In 2007, petitioners, beneficiaries of the Edison 401(k) Savings Plan (Plan), sued Plan fiduciaries, respondents Edison International and others, to recover damages for alleged losses suffered by the Plan from alleged breaches of respondents' fiduciary duties. Petitioners argued that respondents violated their fiduciary duties with respect to three mutual funds added to the Plan in 1999 and three mutual funds added to the Plan in 2002. Petitioners argued that respondents acted imprudently by offering six higher priced retail-class mutual funds as Plan investments when materially identical lower priced institutional-class mutual funds were available. Because the Employee Retirement Income Security Act of 1974 (ERISA) required a breach of fiduciary duty complaint to be filed no more than six years after “the date of the last action which constituted a part of the breach or violation” or “in the case of an omission the latest date on which the fiduciary could have cured the breach or violation,” 29 U.S.C. §1113, the District Court held that petitioners' complaint as to the 1999 funds was untimely because they were included in the Plan more than six years before the complaint was filed, and the circumstances had not changed enough within the 6-year statutory period to place respondents under an obligation to review the mutual funds and to convert them to lower priced institutional-class funds. The Ninth Circuit affirmed, concluding that petitioners had not established a change in circumstances that might trigger an obligation to conduct a full due-diligence review of the 1999 funds within the 6-year statutory period.
Was the petitioners’ complaint untimely, given the 6-year statutory bar under §1113?
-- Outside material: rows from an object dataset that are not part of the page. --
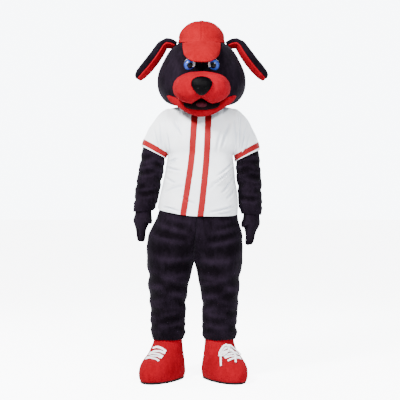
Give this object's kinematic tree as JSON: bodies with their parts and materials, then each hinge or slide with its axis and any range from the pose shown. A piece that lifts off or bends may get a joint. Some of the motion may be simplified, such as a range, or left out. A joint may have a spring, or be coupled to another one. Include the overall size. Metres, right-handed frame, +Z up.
{
  "type": "dog mascot costume, worn pose",
  "caption": "Full-body dog mascot costume with a padded head and cap, plush suit, striped short-sleeved jersey, gloves and laced shoes, hollow and standing as worn.",
  "frame": {"origin": "middle of the wearer's shoulder line, 1.46 m above the floor under the soles", "axes": "+Z up; the costume faces -Y; +X is the wearer's left"},
  "size_m": [0.7442, 0.584, 1.9666],
  "materials": {
    "plush_black": "short-pile black plush with a soft sheen",
    "plush_red": "short-pile red plush",
    "cap_red": "brushed red plush",
    "jersey_white": "smooth white sports knit",
    "band_red": "smooth red knit trim",
    "eye_white": "glossy moulded plastic",
    "eye_blue": "glossy moulded plastic, blue with a black pupil",
    "nose_black": "satin black moulded plastic",
    "mouth_dark": "dark matt felt",
    "tongue_red": "dull red felt",
    "sole_black": "matt black rubber",
    "lace_white": "flat white woven lace"
  },
  "bodies": {
    "root": {"cap_button": "cap_red", "cap_crown": "cap_red", "cap_peak": "cap_red", "ear_left": "plush_black", "ear_lining_left": "plush_red", "ear_lining_right": "plush_red", "ear_right": "plush_black", "eye_ball_left": "eye_white", "eye_ball_right": "eye_white", "eye_iris_left": "eye_blue", "eye_iris_right": "eye_blue", "glove_left": "plush_black", "glove_right": "plush_black", "head_shell": "plush_black", "jaw_panel": "plush_red", "jersey_back": "jersey_white", "jersey_front": "jersey_white", "jersey_sleeve_left": "jersey_white", "jersey_sleeve_right": "jersey_white", "jersey_stripe_left": "band_red", "jersey_stripe_right": "band_red", "lace_bow_left": "lace_white", "lace_end_left_a": "lace_white", "lace_end_left_b": "lace_white", "lace_left": "lace_white", "lace_right": "lace_white", "mouth_lining": "mouth_dark", "muzzle": "plush_red", "nose": "nose_black", "shoe_sole_left": "sole_black", "shoe_sole_right": "sole_black", "shoe_upper_left": "plush_red", "shoe_upper_right": "plush_red", "sleeve_band_left": "band_red", "sleeve_band_right": "band_red", "suit_back_left": "plush_black", "suit_back_right": "plush_black", "suit_front_left": "plush_black", "suit_front_right": "plush_black", "suit_leg_back_left": "plush_black", "suit_leg_back_right": "plush_black", "suit_leg_front_left": "plush_black", "suit_leg_front_right": "plush_black", "suit_sleeve_left": "plush_black", "suit_sleeve_right": "plush_black", "tongue": "tongue_red"}
  },
  "joints": []
}
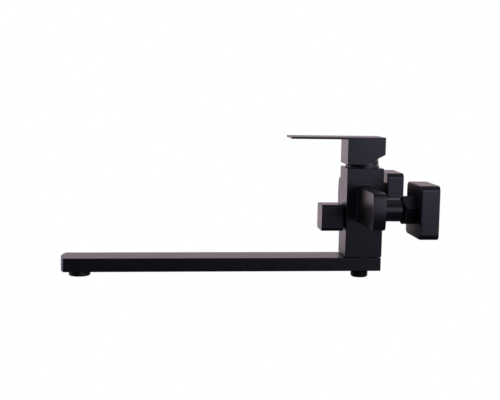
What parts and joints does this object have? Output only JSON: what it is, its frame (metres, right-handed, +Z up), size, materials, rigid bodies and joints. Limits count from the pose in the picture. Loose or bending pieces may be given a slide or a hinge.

The court held that the Ninth Circuit erred by applying §1113's statutory bar to a breach of fiduciary duty claim based on the initial selection of the investments without considering the contours of the alleged breach of fiduciary duty. ERISA's fiduciary duty was “derived from the common law of trusts,” which provided that a trustee has a continuing duty--separate and apart from the duty to exercise prudence in selecting investments at the outset--to monitor, and remove imprudent, trust investments. So long as a plaintiff's claim alleging breach of the continuing duty of prudence occurred within six years of suit, the claim was timely. The case was remanded for the Ninth Circuit to consider petitioners' claims that respondents breached their duties within the relevant 6-year statutory period under §1113, recognizing the importance of analogous trust law.